For some of the youngest students at home on Wednesday, the episode was their first introduction to the Columbine shooting, and to its legacy of worry and tripwire responses to threats to schools.
“It’s sad and scary,” said Jeff Desserich, a math teacher at a charter school in Denver, who spent the morning trying to explain to his daughters Anais, 8, and Elena, 6, why they would not be going to class.
“I said, ‘There is a lady, she probably has some sort of mental health issue,’” he said. “And I talked a little about the sad events of Columbine.”
Emily Fern, whose 5-year-old son and 4-year-old daughter go to school in Littleton, sat in bed on Wednesday morning debating whether to say anything at all to her children about why they were staying home. Her son, Hayden, loves Spider-Man and superheroes, so Ms. Fern decided to explain the threat in terms of “good guys” and “bad guys.”
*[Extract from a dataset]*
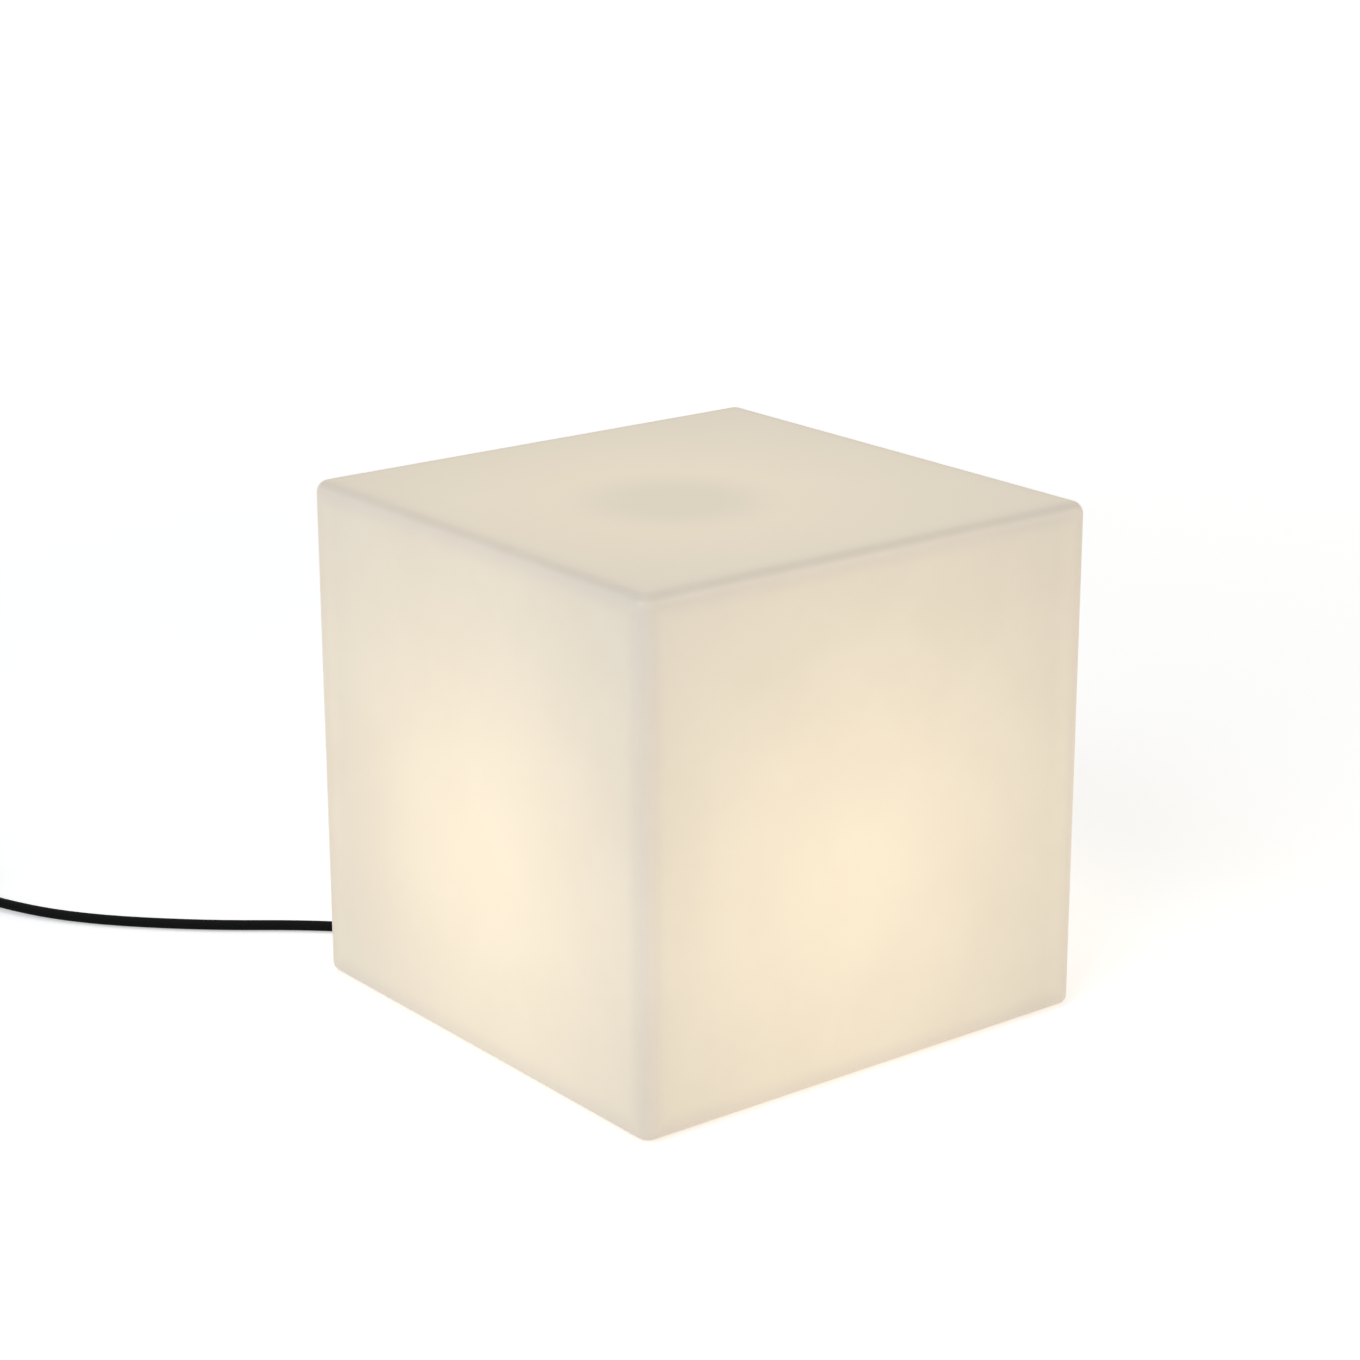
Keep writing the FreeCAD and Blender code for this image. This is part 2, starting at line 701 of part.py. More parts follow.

Before leaving for her job as a hair stylist, Ms. Fern, 38, said she told her babysitter not to go farther than the front lawn of their cul-de-sac on Wednesday, and to run inside, lock the doors and call 911 if she saw anything suspicious.
“Just that feeling that she could be lurking in the neighborhoods,” Ms. Fern said of the threat. “You’re kind of looking everywhere.”
In Jefferson County, officials were making contingency plans to reopen schools, even if that meant overcoming logistical hurdles like changes in transportation and food service. “We did not wish to have one person hold all of the schools in the front range of the whole state hostage,” said Jason Glass, the schools superintendent.
Mr. Glass said even though those plans had not been implemented and schools would open on Thursday, they would be saved for the future.
Mr. McDonald, the school safety director, said the system did not want to play into the fascination with Columbine. “We’re not a place to come visit if you’re not a student,” he said. “We’re not a tourist attraction. We’re not a place for you to come and gain inspiration.”